### Problem
Copy, without any alteration, the lines from the one that includes "for item in" up to and including the one that includes "obj.matrix_world = world".

* * *

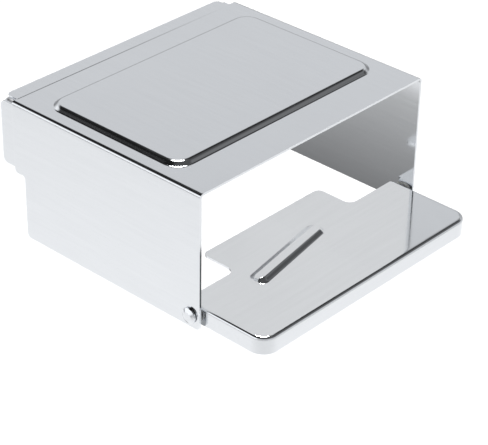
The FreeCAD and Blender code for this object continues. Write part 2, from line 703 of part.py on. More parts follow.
make_hood()
make_flap()
make_back_plate()
for side, hand in ((-1, "left"), (1, "right")):
    make_hinge(side, hand)
    make_arm(side, hand)
    make_rivets(side, hand)
    make_cup(side, hand)
make_tip(-1, "left", sleeve_bore)
make_tip(1, "right", tube_bore)
make_tube("spindle_sleeve", -1, sleeve_radius, sleeve_length)
make_tube("spindle_tube", 1, tube_radius, tube_length)
make_spring()
doc.recompute()

for item in doc.Objects:
    if "Invalid" in item.State or "Error" in item.State:
        raise RuntimeError(f"{item.Label} failed: {item.State}")

os.makedirs("parts", exist_ok=True)
for body in doc.findObjects("PartDesign::Body"):
    if body.Shape.isNull() or not body.Shape.isValid():
        raise RuntimeError(f"{body.Label} has no valid shape")
    body.Shape.exportStep(f"parts/{body.Label}.step")
    print(f"{body.Label}: {len(body.Shape.Solids)} solid(s), {body.Shape.Volume:.1f} mm3")
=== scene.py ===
# %% [markdown]
# # A covered toilet paper holder, bent from sheet steel
# The holder is a hood of one-millimetre stainless sheet, bent into an upside-down U, with a hinged
# flap in front of it. Inside, a folded back plate carries two arms with a spring-loaded spindle.
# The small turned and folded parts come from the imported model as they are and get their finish
# here. The two big sheets, where every bend and pressed rim catches the light, are made again as
# smooth meshes of the same size.

# %% Load the frame
import math
import bmesh
import bpy
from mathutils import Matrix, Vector


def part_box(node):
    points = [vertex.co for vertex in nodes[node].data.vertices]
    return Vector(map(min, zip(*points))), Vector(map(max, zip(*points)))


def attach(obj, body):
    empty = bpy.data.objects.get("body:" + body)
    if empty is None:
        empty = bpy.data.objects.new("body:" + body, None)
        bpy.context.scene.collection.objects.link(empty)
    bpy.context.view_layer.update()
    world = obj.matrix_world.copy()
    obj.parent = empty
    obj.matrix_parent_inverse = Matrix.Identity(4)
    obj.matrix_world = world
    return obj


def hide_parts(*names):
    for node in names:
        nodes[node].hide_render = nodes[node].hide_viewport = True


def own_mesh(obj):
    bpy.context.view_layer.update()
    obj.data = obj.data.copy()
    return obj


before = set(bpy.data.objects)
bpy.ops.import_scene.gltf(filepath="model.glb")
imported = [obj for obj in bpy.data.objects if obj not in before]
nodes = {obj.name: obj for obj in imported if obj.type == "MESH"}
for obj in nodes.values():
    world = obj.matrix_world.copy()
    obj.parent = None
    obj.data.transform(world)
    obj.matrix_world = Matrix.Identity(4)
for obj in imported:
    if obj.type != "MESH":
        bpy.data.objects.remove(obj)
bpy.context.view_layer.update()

# %% [markdown]
# ## Camera
# The holder is seen from in front, from its left and from above, with a long lens, so that its
# parallel edges stay nearly parallel. A short lens close by would make the hood's front look much
# wider than its back.

# %% Camera
lens_mm = 140.5
sensor_mm = 36.0
camera_place = (-0.5319, -0.5614, 0.4010)
camera_tilt, camera_roll, camera_heading = 58.23, -0.93, -47.25  # degrees about X, Y and Z

camera_data = bpy.data.cameras.new("camera")
camera_data.lens = lens_mm
camera_data.sensor_width = sensor_mm
camera = bpy.data.objects.new("camera", camera_data)
camera.location = camera_place
camera_turn = (camera_tilt, camera_roll, camera_heading)
camera.rotation_euler = [math.radians(angle) for angle in camera_turn]
bpy.context.scene.collection.objects.link(camera)
bpy.context.scene.camera = camera
print("camera:", camera_place, "lens", lens_mm, "mm")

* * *

### Exercise answer
for item in doc.Objects:
    if "Invalid" in item.State or "Error" in item.State:
        raise RuntimeError(f"{item.Label} failed: {item.State}")

os.makedirs("parts", exist_ok=True)
for body in doc.findObjects("PartDesign::Body"):
    if body.Shape.isNull() or not body.Shape.isValid():
        raise RuntimeError(f"{body.Label} has no valid shape")
    body.Shape.exportStep(f"parts/{body.Label}.step")
    print(f"{body.Label}: {len(body.Shape.Solids)} solid(s), {body.Shape.Volume:.1f} mm3")
=== scene.py ===
# %% [markdown]
# # A covered toilet paper holder, bent from sheet steel
# The holder is a hood of one-millimetre stainless sheet, bent into an upside-down U, with a hinged
# flap in front of it. Inside, a folded back plate carries two arms with a spring-loaded spindle.
# The small turned and folded parts come from the imported model as they are and get their finish
# here. The two big sheets, where every bend and pressed rim catches the light, are made again as
# smooth meshes of the same size.

# %% Load the frame
import math
import bmesh
import bpy
from mathutils import Matrix, Vector


def part_box(node):
    points = [vertex.co for vertex in nodes[node].data.vertices]
    return Vector(map(min, zip(*points))), Vector(map(max, zip(*points)))


def attach(obj, body):
    empty = bpy.data.objects.get("body:" + body)
    if empty is None:
        empty = bpy.data.objects.new("body:" + body, None)
        bpy.context.scene.collection.objects.link(empty)
    bpy.context.view_layer.update()
    world = obj.matrix_world.copy()
    obj.parent = empty
    obj.matrix_parent_inverse = Matrix.Identity(4)
    obj.matrix_world = world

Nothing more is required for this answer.